Can you run GET on URI "redfish/v1/Managers/iDRAC.Embedded.1/LogServices/Lclog/Entries?$select=Members@odata.count" to get this count value?
Example:
[root@localhost ~]# curl -k -X GET -u root:calvin -H "Content-Type: application/json" 'https://192.168.0.120/redfish/v1/Managers/iDRAC.Embedded.1/LogServices/Lclog/Entries?$select=Members@odata.count' --insecure | jq % Total % Received % Xferd Average Speed Time Time Time Current Dload Upload Total Spent Left Speed 100 240 100 240 0 0 583 0 --:--:-- --:--:-- --:--:-- 583 { "@odata.context": "/redfish/v1/$metadata#LogEntryCollection.LogEntryCollection", "@odata.id": "/redfish/v1/Managers/iDRAC.Embedded.1/LogServices/Lclog/Entries", "@odata.type": "#LogEntryCollection.LogEntryCollection", "Members@odata.count": 5389 }
Hello Tex,
i added the output.
Thanks for the details, on a server which repro the issue can you just loop check_redfish.py script from a terminal using a simple bash script and see if you can hit this issue. Would like to see if using this workflow can hit the issue (this is the workflow i used to try and repro which my server has over 5000 LC log entries, unable to hit the issue).
Also can you let me know if only one Redfish session to this iDRAC is running to pull data or are you running multiple Redfish sessions at the same time to this iDRAC?
Thanks Tex
Hello Tex,
have you a example what you mean by that? "can you just loop check_redfish.py script from a terminal using a simple bash script and see if you can hit this issue"
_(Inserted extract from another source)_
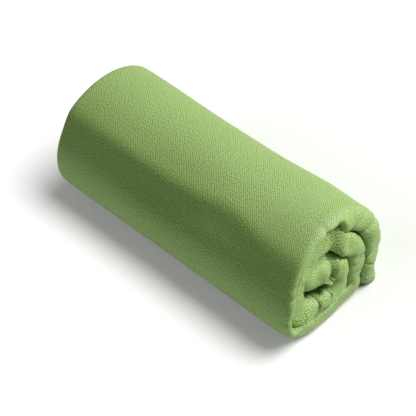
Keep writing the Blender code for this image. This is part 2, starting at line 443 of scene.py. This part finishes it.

Sure, example below is a bash loop script i created which calls the python script. I just append the output to a file and then grep the file for any warning or critical errors.
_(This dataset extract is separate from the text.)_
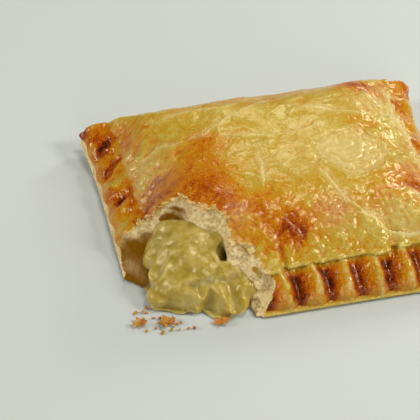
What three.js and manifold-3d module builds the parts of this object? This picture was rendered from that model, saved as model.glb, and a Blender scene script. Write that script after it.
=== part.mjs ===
// A baked cheese and onion slice: a puff pastry parcel, folded along its back and crimped on its other
// three sides, with the front left corner torn off so that the soft filling spills a little way out.
// Millimetres, +Z up. The origin is under the middle of the parcel, X runs along its long side, and the
// front is at -Y.
import * as THREE from "three";
import { mergeVertices } from "three/addons/utils/BufferGeometryUtils.js";
import Module from "manifold-3d";

// Driving sizes of the parcel.
const LENGTH = 147;
const WIDTH = 118;
const CROWN = 31.5;
const SIDE_PINCH = 3.5;
const FRONT_PINCH = 1.5;
const EAR_LIFT = 4;
const EAR_REACH = 24;

// The fluted crimp that seals the front, left and right sides.
const CRIMP_WIDTH = 12.5;
const FRONT_PITCH = 12.3;
const FRONT_PHASE = 0.1;
const SIDE_PITCH = 12.9;
const SIDE_PHASE = 5.6;
const FLUTE_SKEW = 0.19;
const CRIMP_EDGE = 4.2;
const CRIMP_TOP = 14;
const FLUTE_DEPTH = 3.3;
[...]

root@localhost:/opt/check_redfish# cat loop.sh
#!/bin/bash
# Initialize counter
counter=1
idrac_ip=$1
idrac_username=$2
idrac_password=$3
arg_name=$4
loop_count=$5
touch loop.txt
echo > loop.txt
# While loop
while [ $counter -le $loop_count ]
do
python3 check_redfish.py -H $idrac_ip -u $idrac_username -p $idrac_password $arg_name
echo "- Current loop Count: $counter"
((counter++))
done
echo "Loop script finished"
root@localhost:/opt/check_redfish# ./loop.sh 192.168.0.120 root calvin --all 2 >> loop.txt
root@localhost:/opt/check_redfish# cat loop.txt | grep -i warning
root@localhost:/opt/check_redfish# cat loop.txt | grep -i critical
root@localhost:/opt/check_redfish#
Hello Texas,
with iDRAC version 7.00.00.171 we have increased traceback errors, it seems as if the iDRAC no longer responds properly. Here are 2 examples of how Icinga reacted to this:
File "/usr/lib64/nagios/plugins/check_redfish.py", line 178, in plugin.do_exit() File "/usr/lib64/nagios/plugins/dtag/check_redfish/cr_module/classes/plugin.py", line 427, in do_exit print(self.return_output_data()) File "/usr/lib64/nagios/plugins/dtag/check_redfish/cr_module/classes/plugin.py", line 303, in return_output_data for command in sorted(self.__output_data.get_commands(), key=lambda x: output_order.index(x)): File "/usr/lib64/nagios/plugins/dtag/check_redfish/cr_module/classes/plugin.py", line 303, in for command in sorted(self.__output_data.get_commands(), key=lambda x: output_order.index(x)): ValueError: 'global' is not in list
And from another server:
{ "error": { "@Message.ExtendedInfo": [{ "Message": "The requested operation cannot be completed because of an internal error.", "MessageArgs": [], "MessageArgs@odata.count": 0, "MessageId": "IDRAC.2.8.SYS446", "RelatedProperties": [], "RelatedProperties@odata.count": 0, "Resolution": "Retry the operation after a few minutes. If the issue persists, contact your service provider.", "Severity": "Critical" }, { "Message": "The request failed due to an internal service error. The service is still operational.", "MessageArgs": [], "MessageArgs@odata.count": 0, "MessageId": "Base.1.12.InternalError", "RelatedProperties": [], "RelatedProperties@odata.count": 0, "Resolution": "Resubmit the request. If the problem persists, consider resetting the service.", "Severity": "Critical" } ], "code": "Base.1.12.GeneralError", "message": "A general error has occurred. See ExtendedInfo for more information" } }
I think it's not a login problem (we don't get a bad request 400), it seems more like a problem keeping the sessions/cleanly ending the Redfish call when I do a closessn -a, i.e. then manually end all logins works it again. To me this suggests that it keeps the session ID but does not pass the request data to this session ID ("The request failed due to an internal service error. The service is still operational."). Other checks with different session IDs continue to run smoothly. It may also have something to do with the size of the response ("The requested operation cannot be completed because of an internal error."), because they are usually checks with performance data or log entries (fan rotation, Mem utilization, MEL/SEL). be given.